Why do you feel Applied Math (or statistics) is an important field?
We live in an era where its often cheap to extract data from a system we wish to understand, so data is plentiful! I often interact with scientists at Caltech who have collected data from experiments and are faced with understanding this data to develop/confirm a hypothesis. Statistics provides a principled approach to deal with data. I strongly believe that every engineer/scientist should have some training in fundamentals of statistics, as it can be tremendously useful.
Can you expand on some of your collaborations with the Jet Propulsion Laboratory?
JPL has been a source of many interesting applications! A few years ago, I began a very fruitful collaboration with a hydrologist and statistician at JPL on modeling the California reservoir system. We applied the latent variable modeling techniques that I had developed to identify the first model of the statewide California reservoir system and used it to characterize how reservoirs respond to drought conditions. We published our work in a premier water resources journal. Just recently, I began collaborating on another project that employs spatial statistical models for detecting signatures (e.g. methane gas emission) from hyperspectral imaging data.

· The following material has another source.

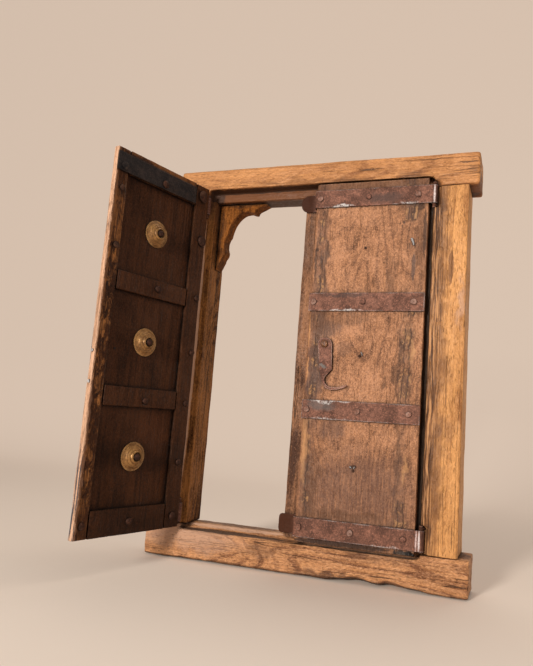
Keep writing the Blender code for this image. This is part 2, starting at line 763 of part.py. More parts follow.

Input about Statistics & Data Science: I am extremely delighted that the applied math program is offering this major! I wish it had existed when I was a student at CU Boulder. Most departments in computer science and the data sciences have expanded tremendously over the past few years; a large factor in this growth is due to the sudden surge in Machine Learning. However, from my experience and impressions from applied math in Boulder, I am certain that the department will be one of few that focuses on theoretically grounded foundations of data science. I am proud to have been a part of a department that strives for understanding fundamental problems in computational and applied mathematics.